The SPD, on the other hand, has shrunk from 207 to 120 MPs, the Greens from 117 to 85, and the FDP has been thrown out of parliament altogether. A redistribution of the party meeting rooms therefore seems obvious.
But the Social Democrats do not want to simply give up their space - for symbolic reasons. They named the hall after Otto Wels, SPD party leader from 1919 until his time in exile after the Nazis seized power in 1933. Wels is still known today for his dramatic speech in which he defied the Nazis at a Reichstag session in the Kroll Opera House in March 1933.

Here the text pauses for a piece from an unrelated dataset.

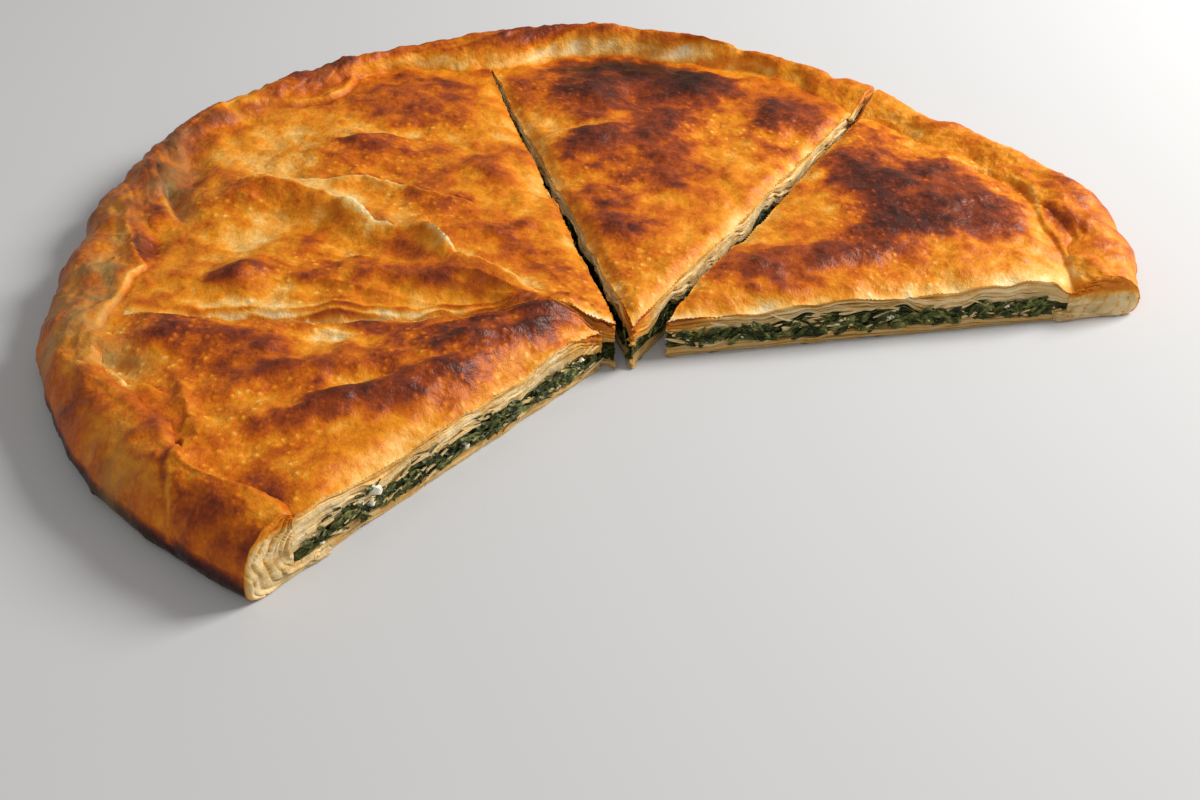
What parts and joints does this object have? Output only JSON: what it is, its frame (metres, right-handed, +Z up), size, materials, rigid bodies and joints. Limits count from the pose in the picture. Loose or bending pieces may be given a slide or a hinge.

This meeting on March 23, 1933 was about the so-called Enabling Act, with which Hitler finally abolished democracy in Germany. The mandates of the communist MPs had already been annulled, communists and social democrats arrested en masse. Uniformed henchmen of the new regime had stationed themselves in the meeting room. "They can take away our freedom and lives, but not our honor," Wels hurled at Hitler.

Courageous democrat: Otto Wels hurled the legendary “You can take our freedom and life, but not our honor” at Adolf Hitler in the Kroll Opera in 1933.
Source: IMAGO/Heritage Images
For the outgoing SPD parliamentary group leader Rolf Mützenich, his party's parliamentary group hall also has historical significance. "When I walk past the names of those who voted against the Enabling Act in the Kroll Opera House, even though the Nazi henchmen were already standing next to them, it always means something to me," he said at the inaugural meeting of the new SPD parliamentary group on Tuesday. "I don't want to give up the Otto Wels Hall," he said.
In addition to the historical naming, the SPD also cites practical reasons against swapping rooms. The Otto Wels Hall is located next to the Union's parliamentary group meeting room. Adjacent walls have been set up for press statements at parliamentary group meetings. In view of the likely future of a black-red coalition, it would make sense to stick with this arrangement.
But during the time of the traffic light coalition, the Greens and the FDP also held their press statements on the opposite side of the Reichstag building in front of their meeting rooms.
The AfD, meanwhile, is trying to downplay the symbolic significance. It is not about erasing the name of a famous anti-fascist from the Reichstag building, but simply about practical considerations. The right-wing party has named its meeting room "Saal Paulskirche" after the seat of the first German parliament in Frankfurt am Main in 1848. It took this name with it to the current hall when it moved after the 2021 election.
The SPD could also take the name "Otto Wels Hall" with them to another room. For the Social Democrats, however, it would be the first move since the parliament moved to Berlin a quarter of a century ago. And a smaller meeting room would be a daily, painful reminder that the parliamentary group will only be the third largest in the Bundestag for the next four years. "You are picking at a deep wound in me," Mützenich said when asked about clearing out the current Otto Wels Hall.
More pragmatic members of the parliamentary group, however, point out that if the SPD parliamentary group refused to move out, it would give the AfD another opportunity to attack. It is out of the question that the Social Democrats would elect an AfD vice president. Giving up the hall seems like the less painful concession.